La Cour administrative d’appel de Nantes, par un arrêt rendu le 10 janvier 2025, précise les conditions d’application de l’article L. 435-2 du code de l’entrée et du séjour des étrangers et du droit d’asile. Un ressortissant étranger, ayant exercé une activité ininterrompue durant trois années au sein d’un organisme de travail solidaire, s’est vu opposer un refus de séjour. Le tribunal administratif de Caen ayant rejeté sa demande initiale le 7 juin 2024, le requérant a alors saisi la juridiction d’appel pour contester cette décision. La question posée consistait à savoir si l’absence de contrat de travail pouvait légalement fonder un refus de séjour malgré trois ans d’activité solidaire. La Cour administrative d’appel de Nantes énonce que le préfet peut retenir ces éléments de fait dans le cadre de son large pouvoir d’appréciation globale.
I. L’exercice d’un large pouvoir d’appréciation par l’autorité préfectorale
A. La confirmation des critères factuels de l’intégration professionnelle
L’article L. 435-2 du code de l’entrée et du séjour des étrangers permet la délivrance d’un titre aux actifs au sein d’un organisme de travail solidaire. La Cour administrative d’appel de Nantes rappelle que le préfet doit d’abord vérifier le respect de la condition de durée d’activité ininterrompue de trois ans. Elle souligne ensuite qu’il appartient à l’autorité administrative de « porter une appréciation globale sur la situation de l’intéressé » au regard de son activité réelle. Bien que la loi n’impose pas la production d’un contrat de travail, l’absence d’une telle pièce peut être légalement opposée au demandeur étranger. La juridiction précise ainsi que « l’absence de contrat de travail peut toutefois être légalement retenue comme un élément de fait par le préfet ».
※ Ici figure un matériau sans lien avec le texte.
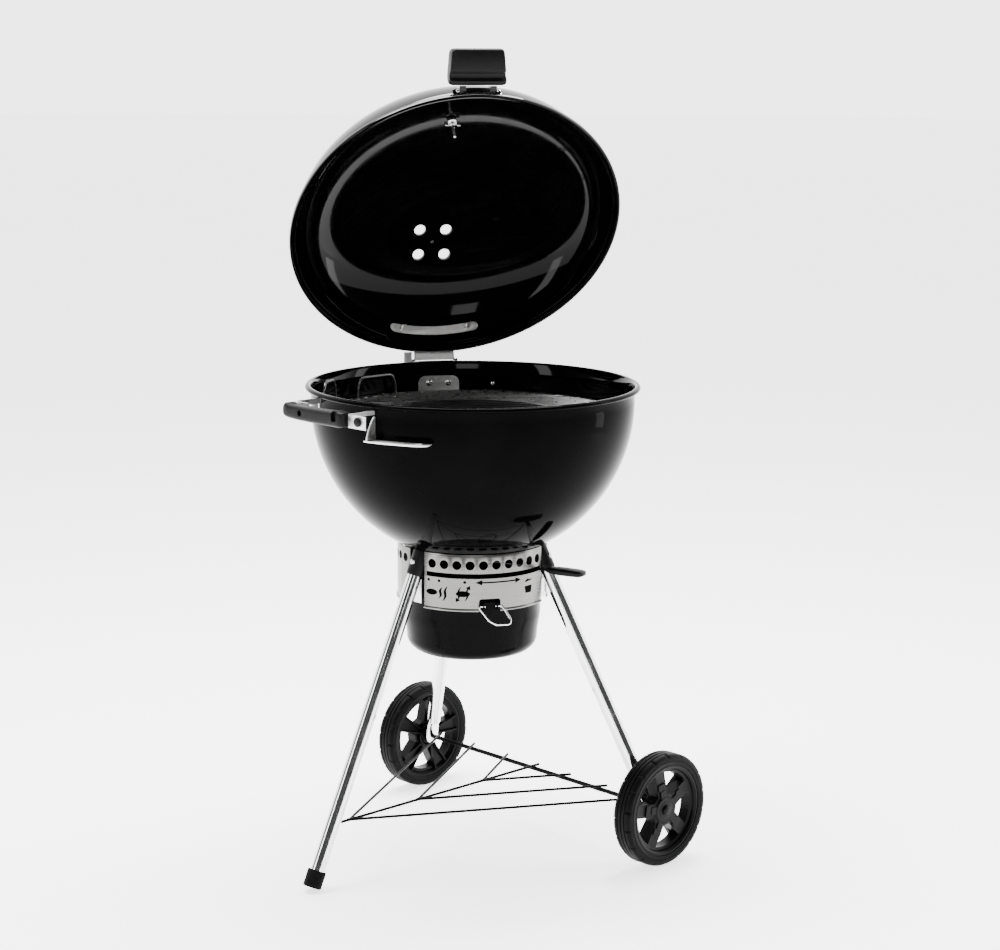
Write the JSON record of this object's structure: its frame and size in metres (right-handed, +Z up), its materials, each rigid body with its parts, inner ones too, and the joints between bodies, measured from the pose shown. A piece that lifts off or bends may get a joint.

B. L’inclusion de la dimension personnelle dans l’examen de la situation
L’appréciation des perspectives d’intégration ne se limite pas strictement à la sphère professionnelle mais englobe également les attaches familiales et personnelles sur le territoire français. La Cour administrative d’appel de Nantes valide la méthode consistant à évaluer la situation privée du requérant pour déterminer l’opportunité d’une régularisation exceptionnelle. Elle relève que le préfet, « en tenant compte notamment des attaches familiales (…) et de l’ancienneté de sa présence en France », n’ajoute pas de condition illégale. Cette approche permet une confrontation des éléments spécifiques de la décision avec les nécessités de l’ordre public et les critères d’insertion sociale. L’arrêt confirme que l’examen global prescrit par le code implique une analyse transversale des différents facteurs de stabilité de l’étranger. L’étendue de ce pouvoir d’appréciation reste toutefois soumise au contrôle du juge administratif qui veille au respect de la légalité interne de l’acte.
II. L’encadrement juridictionnel de la légalité du refus de séjour
A. L’absence d’erreur de droit relative aux conditions de délivrance
Le requérant soutenait que le préfet avait commis une erreur de droit en ajoutant des conditions supplémentaires non prévues par les dispositions précises du code. La Cour administrative d’appel de Nantes écarte ce moyen en distinguant les conditions de recevabilité de la demande des éléments factuels utiles à l’appréciation. Elle affirme que le préfet ne commet pas d’erreur de droit en notant l’absence de formation professionnelle ou de promesse d’embauche lors de son examen. Les juges considèrent que « si celles-ci n’imposent pas à l’étranger la production d’un contrat de travail (…) leur absence peut toutefois être légalement retenue ». Cette distinction juridique garantit que l’administration n’outrepasse pas ses compétences tout en conservant la liberté d’évaluer la solidité du projet d’intégration.
B. La validation du contrôle restreint de l’erreur manifeste d’appréciation
La Cour administrative d’appel de Nantes exerce un contrôle de l’erreur manifeste d’appréciation sur la décision prise par le préfet dans le cadre de ce pouvoir. Elle examine concrètement les pièces du dossier, notant que malgré une activité réelle chez un organisme solidaire, le requérant ne justifie d’aucun diplôme. La juridiction observe que l’intéressé « ne démontrait pas suffisamment de perspectives d’intégration au sens des dispositions précitées » pour prétendre au bénéfice d’un titre. Le juge administratif vérifie également la proportionnalité de l’atteinte portée à la vie privée et familiale conformément aux stipulations conventionnelles internationales régissant les droits fondamentaux. Il conclut que la cellule familiale peut être reconstituée dans le pays d’origine, excluant ainsi toute violation caractérisée de l’article huit de la convention européenne.